Euflauzino 25/03/2015Quando um boato dito várias vezes torna-se verdade absoluta
O livro tem início avassalador e fui me preparando para me deliciar com a leitura de Os três (Arqueiro, 400páginas) de Sarah Lotz. Com projeto gráfico e capa excelentes, o conteúdo empolgou menos, mas há méritos, inúmeros até.
Em certo dia, conhecido como Quinta-feira Negra, quatro aviões caem em um pequeno intervalo de tempo. Dos quatro aviões sobrevivem três crianças, uma de cada voo. Apenas em um voo não se encontram sobreviventes:
“De modo previsível, semanas depois dos acidentes, o mercado recebeu uma avalanche de relatos de não ficção, blogs, biografias e artigos de opinião aproveitando o fascínio mórbido do público pelos eventos e pelas crianças que sobreviveram, conhecidas como Os Três. Mas ninguém poderia ter previsto a cadeia macabra de acontecimentos que viria em seguida ou a rapidez com que iriam se desdobrar”.
A metalinguagem de se escrever um livro dentro de um livro me atraiu também. Além de na contracapa ter um elogio do mestre Stephen King (já caí várias vezes nesse engodo e continuo caindo).

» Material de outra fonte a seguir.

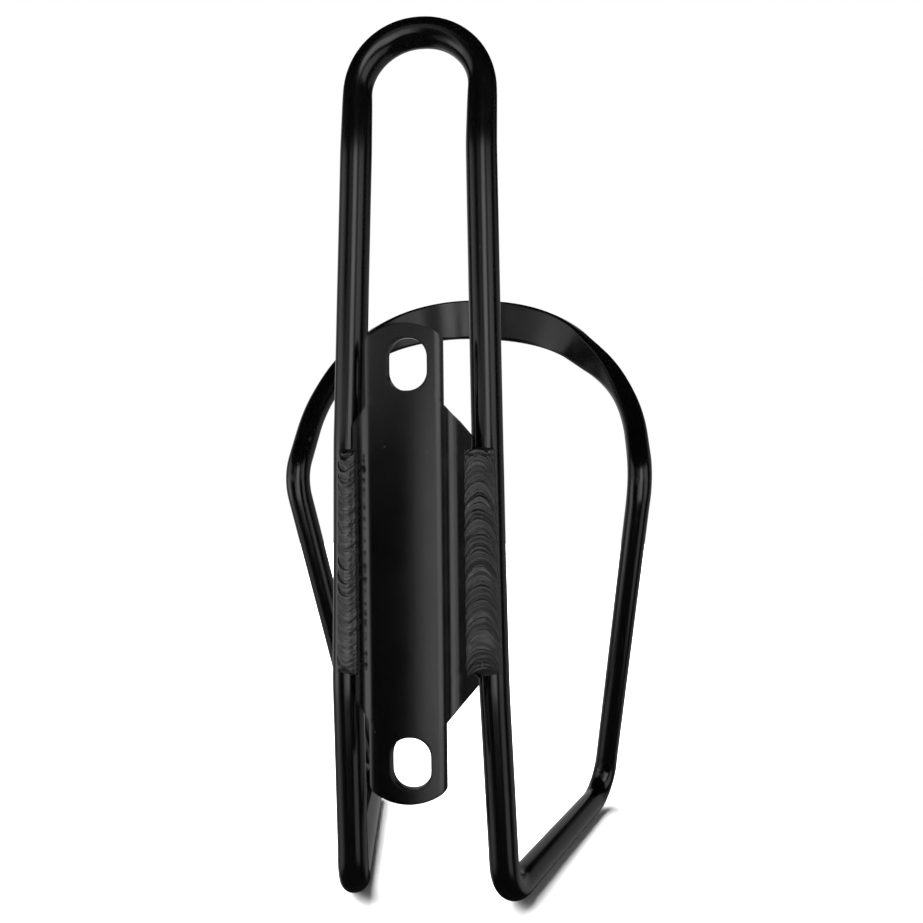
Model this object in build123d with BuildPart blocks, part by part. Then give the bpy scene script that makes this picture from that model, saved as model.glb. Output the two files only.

O livro é todo traçado entre capítulos da vida com os “sobreviventes” e a “conspiração” em torno deles.
Cada um dos sobreviventes – Bobby, Hiro e Jess –,após o acidente, têm que voltar para suas famílias ou o que restou delas e tentarão viver uma vida normal. Mas há sinais incontestáveis, que se refletirão naqueles que se envolveram direta ou indiretamente com o acidente, de que alguma coisa está errada com as crianças:
“Homem comido vivo por lagartos e aranhas de estimação”.
O estopim para a avalanche de acontecimentos é Pamela May Donald, que consegue sobreviver ao acidente por alguns minutos e deixar uma mensagem pelo celular. Essa mensagem é interpretada pelo Pastor Len a sua maneira. O livro é um exemplo típico de como o fanatismo ou extremismo religioso (morte pela fé) e a consequente loucura podem sair do controle e desencadear fatos absurdos:
“Dava para ver que ia dar algum problema, dava para sentir o cheiro como se fosse um bicho morto na estrada havia dois dias.”
O tom dramático do início da leitura não relaxa em momento algum do livro, pode ser nos momentos antes da morte:
“O rosto vem em sua direção; está tão perto que ela sente a respiração do menino nas bochechas. Tenta se concentrar nos olhos dele. Será que eles estão…? De jeito nenhum. É só má iluminação. Eles estão brancos, totalmente brancos, sem pupilas, oh, Jesus, me ajude. Um grito cresce em seu peito, aloja-se na garganta, ela não consegue colocá-lo para fora, vai sufocá-la. O rosto se vira bruscamente para o outro lado. Seus pulmões estão pesados, líquidos. Agora dói respirar.”
Ou ainda na confissão de um adulto experimentado:
“Ele parecia olhar direto através de mim. Depois… escute… isso vai parecer muito sinistro, mas eles começaram a marejar, como se ele fosse cair no choro, só que … meu Deus.. isso é difícil… eles não estavam se enchendo de lágrimas e, sim, de sangue.”
Realidade ou não, a verdade é que os sobreviventes não são mais o que eram antes. A partir daí, o temor passa a tomar conta daqueles que precisam conviver com eles. Seria culpa do inconsciente coletivo as atitudes advindas deste temor?